Opinion
2018–12331 Index No. 516363/16
10-21-2020
O'Connor Redd Orlando LLP, Port Chester, NY (Amy L. Fenno of counsel), for appellants. Robert P. Sharron and Associates, P.C., New York, NY, for respondents.
O'Connor Redd Orlando LLP, Port Chester, NY (Amy L. Fenno of counsel), for appellants.
Robert P. Sharron and Associates, P.C., New York, NY, for respondents.
LEONARD B. AUSTIN, J.P., JOSEPH J. MALTESE, FRANCESCA E. CONNOLLY, VALERIE BRATHWAITE NELSON, JJ.
DECISION & ORDER
In an action to recover damages for personal injuries, etc., the defendants appeal from an order of the Supreme Court, Kings County (Debra Silber, J.), dated September 6, 2018. The order denied the defendants' motion for summary judgment dismissing the complaint.
ORDERED that the order is affirmed, with costs.
On January 25, 2016, the plaintiff Anthony D'Amato (hereinafter the injured plaintiff) allegedly was injured when he slipped and fell on ice on the steps of an exterior stairway at premises owned by the defendants. An awning covered the stairway landing and part of the steps. The injured plaintiff, and his wife suing derivatively, commenced this personal injury action against the defendants, alleging negligent maintenance of the stairway. Specifically, they alleged that the injured plaintiff's fall was caused by snow on the awning melting and refreezing on the steps. The defendants moved for summary judgment dismissing the complaint. The Supreme Court denied the motion, and the defendants appeal.
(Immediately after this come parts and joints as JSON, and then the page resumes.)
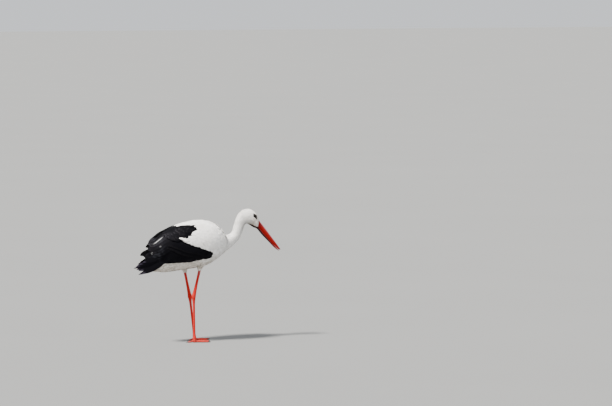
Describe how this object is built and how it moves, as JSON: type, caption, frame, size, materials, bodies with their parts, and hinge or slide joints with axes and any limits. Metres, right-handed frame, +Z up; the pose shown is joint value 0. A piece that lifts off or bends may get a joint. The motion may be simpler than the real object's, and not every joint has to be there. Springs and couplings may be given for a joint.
{
  "type": "white stork",
  "caption": "Life-size standing adult white stork, neck reaching forward and bill lowered to feed, wings folded; still model.",
  "frame": {"origin": "on the floor under the middle of the model's box", "axes": "+X the way the body faces, +Y its left, +Z up"},
  "size_m": [0.7806, 0.1992, 0.645],
  "materials": {
    "white_feathers": "soft overlapping white body feathers, warm white",
    "black_feathers": "stiff black flight feathers and scapulars with a faint blue-violet gloss",
    "bill_horn": "smooth satin red horn",
    "leg_skin": "scaled coral red skin",
    "eye": "wet glossy dark brown",
    "claw_horn": "dull dark horn"
  },
  "bodies": {
    "root": {"trunk": "white_feathers", "neck_lower": "white_feathers", "neck_upper": "white_feathers", "head": "white_feathers", "tail": "white_feathers", "wing_coverts_left": "white_feathers", "wing_coverts_right": "white_feathers", "thigh_left": "white_feathers", "thigh_right": "white_feathers", "scapulars_left": "black_feathers", "scapulars_right": "black_feathers", "tertials_left": "black_feathers", "tertials_right": "black_feathers", "secondaries_left": "black_feathers", "secondaries_right": "black_feathers", "primaries_left": "black_feathers", "primaries_right": "black_feathers", "bill_upper": "bill_horn", "bill_lower": "bill_horn", "shank_left": "leg_skin", "shank_right": "leg_skin", "tarsus_left": "leg_skin", "tarsus_right": "leg_skin", "foot_left": "leg_skin", "foot_right": "leg_skin", "eye_left": "eye", "eye_right": "eye", "claw_inner_left": "claw_horn", "claw_middle_left": "claw_horn", "claw_outer_left": "claw_horn", "claw_hind_left": "claw_horn", "claw_inner_right": "claw_horn", "claw_middle_right": "claw_horn", "claw_outer_right": "claw_horn", "claw_hind_right": "claw_horn"}
  },
  "joints": []
}
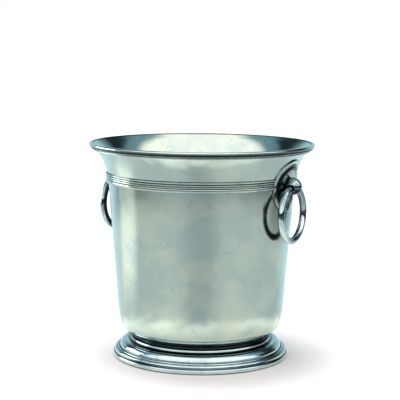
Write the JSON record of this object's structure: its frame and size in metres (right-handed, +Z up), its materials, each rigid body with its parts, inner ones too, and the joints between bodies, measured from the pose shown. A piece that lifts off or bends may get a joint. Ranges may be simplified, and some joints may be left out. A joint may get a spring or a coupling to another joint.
{
  "type": "champagne bucket",
  "caption": "Tapering round metal bucket with a flared reeded mouth, a moulded stepped foot and a drop ring handle at each side.",
  "frame": {"origin": "on the bucket's axis, at the flat underside of the foot, on the surface that it stands on", "axes": "+Z up along the bucket's axis; the two drop rings hang at +X (right) and -X (left)"},
  "size_m": [0.23, 0.23, 0.22],
  "materials": {
    "satin_wall": "satin",
    "polished_foot": "polished",
    "polished_handle": "polished"
  },
  "bodies": {
    "bucket": {"bowl": "satin_wall", "collar": "satin_wall", "lip": "satin_wall", "girdle_front": "satin_wall", "girdle_back": "satin_wall", "neck_ring": "polished_foot", "foot": "polished_foot", "foot_rim": "polished_foot", "plate_right": "satin_wall", "plate_left": "satin_wall", "boss_right": "polished_handle", "boss_left": "polished_handle", "knuckle_right": "polished_handle", "knuckle_left": "polished_handle"},
    "ring_right": {"ring_right": "polished_handle"},
    "ring_left": {"ring_left": "polished_handle"}
  },
  "joints": [
    {"name": "ring_right_swing", "type": "hinge", "parent": "bucket", "child": "ring_right", "pos_m": [0.102, 0, 0.1794], "axis": [0, -1, 0], "range_deg": [-7.5, 157]},
    {"name": "ring_left_swing", "type": "hinge", "parent": "bucket", "child": "ring_left", "pos_m": [-0.102, 0, 0.1794], "axis": [0, 1, 0], "range_deg": [-7.5, 157]}
  ]
}
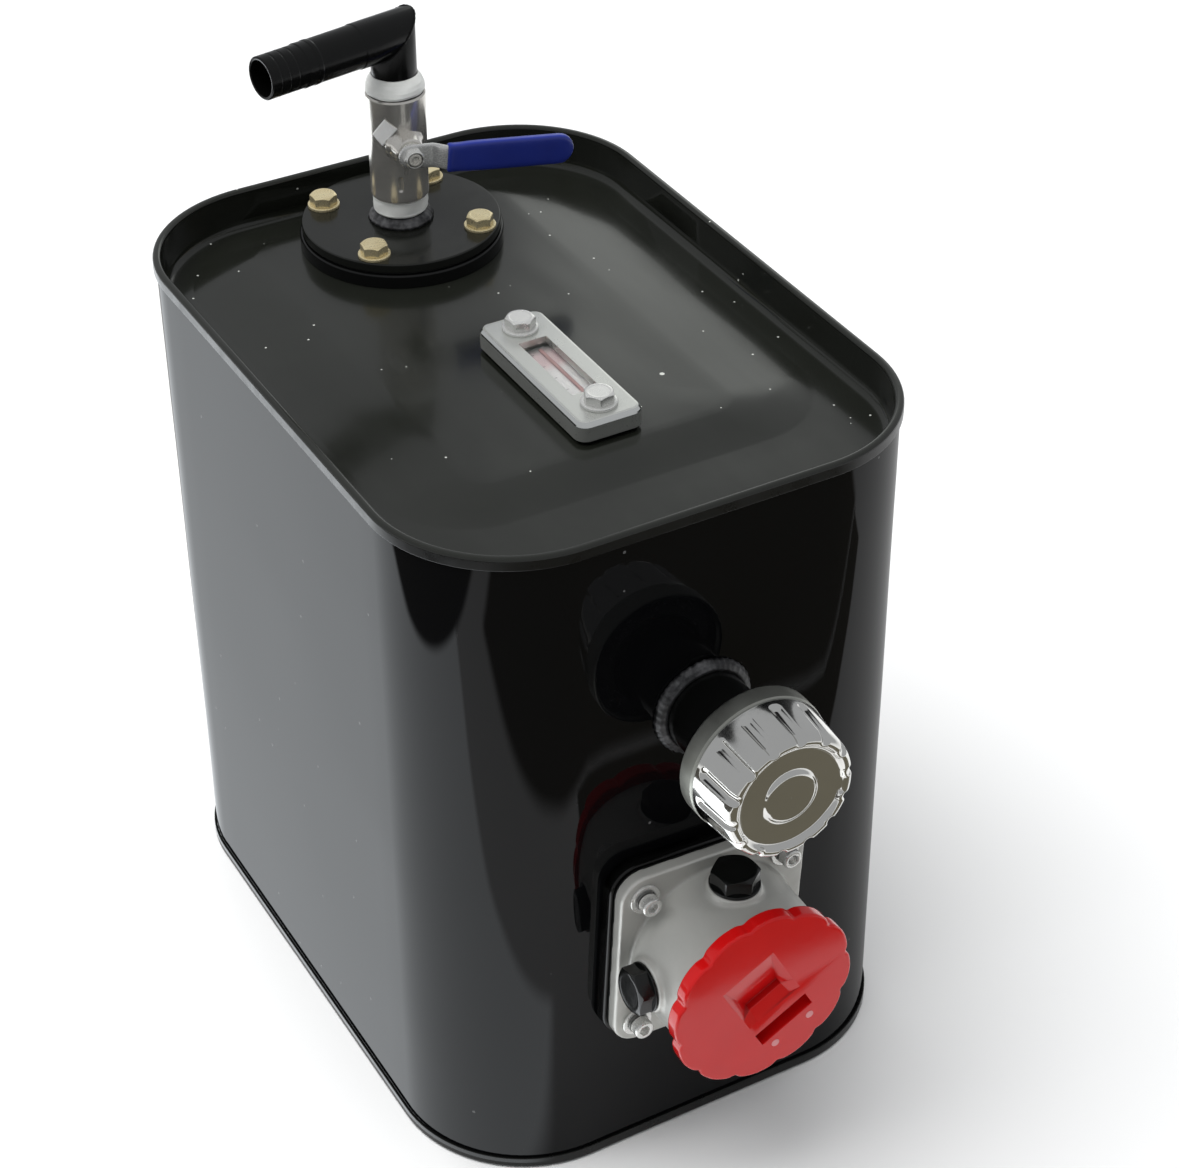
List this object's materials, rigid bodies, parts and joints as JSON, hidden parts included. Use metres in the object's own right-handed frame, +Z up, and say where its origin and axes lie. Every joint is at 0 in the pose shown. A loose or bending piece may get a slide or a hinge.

As the proponents of the motion for summary judgment, the defendants had the burden of establishing, prima facie, that they neither created the icy condition nor had actual or constructive notice of it (see Ryan v. Taconic Realty Assoc., 122 A.D.3d 708, 709, 997 N.Y.S.2d 143 ). A defendant who has actual knowledge of a recurrent dangerous condition in a specific area can be charged with constructive notice of each specific reoccurrence of the condition (see Agosto v. City of New Rochelle, 114 A.D.3d 625, 626, 979 N.Y.S.2d 689 ; Brown v. Linden Plaza Hous. Co., Inc., 36 A.D.3d 742, 829 N.Y.S.2d 571 ). The defendants failed to meet their burden of establishing, prima facie, that snow melting from the top of the awning onto the stairs was not a recurring condition of which they did not have notice. Accordingly, we agree with the Supreme Court's determination to deny their motion without regard to the sufficiency of the plaintiffs' opposition papers (see Winegrad v. New York Univ. Med. Ctr., 64 N.Y.2d 851, 853, 487 N.Y.S.2d 316, 476 N.E.2d 642 ).
The defendants' remaining contention is not properly before us.
AUSTIN, J.P., MALTESE, CONNOLLY and BRATHWAITE NELSON, JJ., concur.